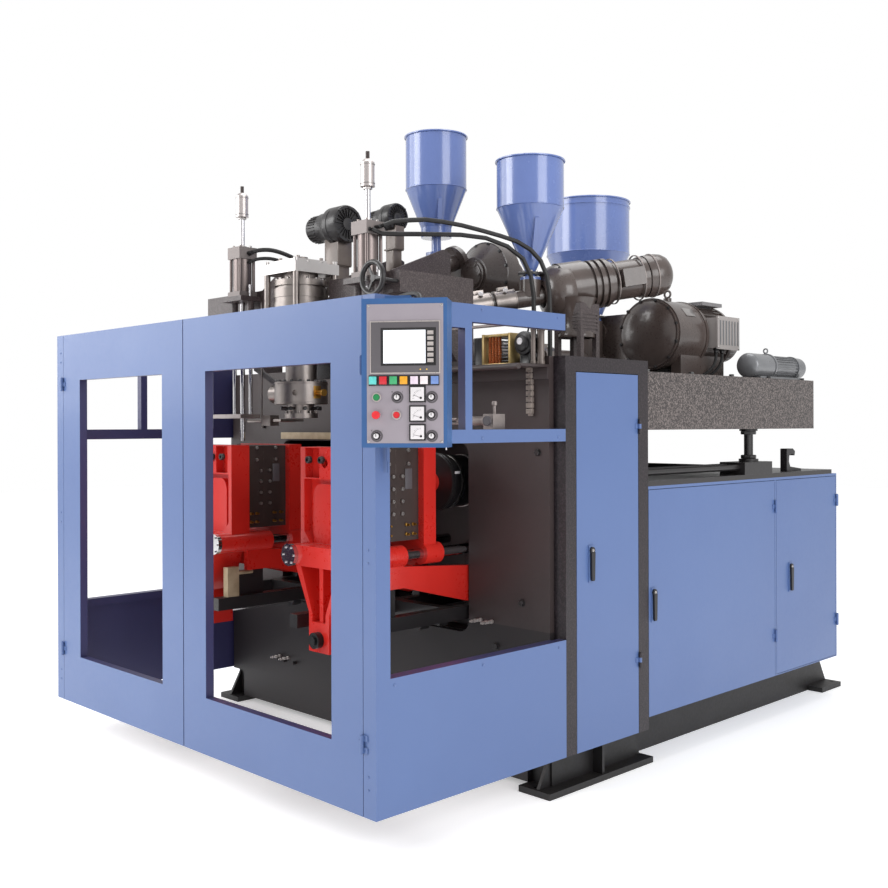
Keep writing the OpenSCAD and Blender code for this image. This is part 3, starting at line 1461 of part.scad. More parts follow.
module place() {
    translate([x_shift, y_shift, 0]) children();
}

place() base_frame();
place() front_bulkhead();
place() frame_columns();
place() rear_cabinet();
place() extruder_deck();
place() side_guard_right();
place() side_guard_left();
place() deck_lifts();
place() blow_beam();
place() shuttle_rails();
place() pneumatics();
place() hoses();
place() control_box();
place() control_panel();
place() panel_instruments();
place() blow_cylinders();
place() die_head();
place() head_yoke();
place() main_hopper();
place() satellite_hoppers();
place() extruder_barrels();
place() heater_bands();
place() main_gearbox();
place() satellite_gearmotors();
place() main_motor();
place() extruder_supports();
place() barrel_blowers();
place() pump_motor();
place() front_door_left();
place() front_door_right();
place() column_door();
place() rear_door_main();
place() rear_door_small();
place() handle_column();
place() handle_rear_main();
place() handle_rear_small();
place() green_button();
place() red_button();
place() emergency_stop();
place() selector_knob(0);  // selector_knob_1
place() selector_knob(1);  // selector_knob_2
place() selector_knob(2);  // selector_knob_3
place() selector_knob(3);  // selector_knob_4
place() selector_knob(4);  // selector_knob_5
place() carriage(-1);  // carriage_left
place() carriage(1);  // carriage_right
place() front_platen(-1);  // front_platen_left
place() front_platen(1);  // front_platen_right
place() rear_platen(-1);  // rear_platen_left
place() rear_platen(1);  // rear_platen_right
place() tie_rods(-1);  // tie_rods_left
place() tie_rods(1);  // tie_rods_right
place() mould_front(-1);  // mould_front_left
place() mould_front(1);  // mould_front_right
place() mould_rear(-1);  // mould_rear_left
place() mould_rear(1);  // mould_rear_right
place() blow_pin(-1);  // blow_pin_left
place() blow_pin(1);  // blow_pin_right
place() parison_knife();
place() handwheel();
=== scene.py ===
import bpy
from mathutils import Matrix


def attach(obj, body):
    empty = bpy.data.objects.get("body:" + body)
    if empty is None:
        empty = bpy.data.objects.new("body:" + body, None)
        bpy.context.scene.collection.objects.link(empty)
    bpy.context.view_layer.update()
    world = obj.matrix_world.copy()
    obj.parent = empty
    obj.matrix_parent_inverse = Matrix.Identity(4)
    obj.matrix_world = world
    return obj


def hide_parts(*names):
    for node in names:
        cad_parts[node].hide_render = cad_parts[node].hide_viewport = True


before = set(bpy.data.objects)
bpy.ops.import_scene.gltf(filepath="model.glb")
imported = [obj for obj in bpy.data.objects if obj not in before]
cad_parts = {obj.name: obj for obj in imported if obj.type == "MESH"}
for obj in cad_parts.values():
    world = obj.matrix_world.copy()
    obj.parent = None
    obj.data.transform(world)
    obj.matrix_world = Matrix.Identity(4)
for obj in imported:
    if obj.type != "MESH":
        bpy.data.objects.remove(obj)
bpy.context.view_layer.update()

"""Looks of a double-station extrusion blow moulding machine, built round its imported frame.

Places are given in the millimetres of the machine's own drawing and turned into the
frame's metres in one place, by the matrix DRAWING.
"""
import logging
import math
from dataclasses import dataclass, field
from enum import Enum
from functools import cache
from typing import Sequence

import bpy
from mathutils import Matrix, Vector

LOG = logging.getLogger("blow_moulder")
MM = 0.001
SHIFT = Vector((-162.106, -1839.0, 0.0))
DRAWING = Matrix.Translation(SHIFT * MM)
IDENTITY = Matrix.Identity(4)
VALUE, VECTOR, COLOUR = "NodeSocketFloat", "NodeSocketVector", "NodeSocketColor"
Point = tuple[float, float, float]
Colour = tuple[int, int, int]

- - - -

### [Task]
Print the lines from the line containing "place() emergency_stop();" to the line containing "before = set(bpy.data.objects)", both ends included, exactly and with nothing added.

### [Solution for this task]
place() emergency_stop();
place() selector_knob(0);  // selector_knob_1
place() selector_knob(1);  // selector_knob_2
place() selector_knob(2);  // selector_knob_3
place() selector_knob(3);  // selector_knob_4
place() selector_knob(4);  // selector_knob_5
place() carriage(-1);  // carriage_left
place() carriage(1);  // carriage_right
place() front_platen(-1);  // front_platen_left
place() front_platen(1);  // front_platen_right
place() rear_platen(-1);  // rear_platen_left
place() rear_platen(1);  // rear_platen_right
place() tie_rods(-1);  // tie_rods_left
place() tie_rods(1);  // tie_rods_right
place() mould_front(-1);  // mould_front_left
place() mould_front(1);  // mould_front_right
place() mould_rear(-1);  // mould_rear_left
place() mould_rear(1);  // mould_rear_right
place() blow_pin(-1);  // blow_pin_left
place() blow_pin(1);  // blow_pin_right
place() parison_knife();
place() handwheel();
=== scene.py ===
import bpy
from mathutils import Matrix


def attach(obj, body):
    empty = bpy.data.objects.get("body:" + body)
    if empty is None:
        empty = bpy.data.objects.new("body:" + body, None)
        bpy.context.scene.collection.objects.link(empty)
    bpy.context.view_layer.update()
    world = obj.matrix_world.copy()
    obj.parent = empty
    obj.matrix_parent_inverse = Matrix.Identity(4)
    obj.matrix_world = world
    return obj


def hide_parts(*names):
    for node in names:
        cad_parts[node].hide_render = cad_parts[node].hide_viewport = True


before = set(bpy.data.objects)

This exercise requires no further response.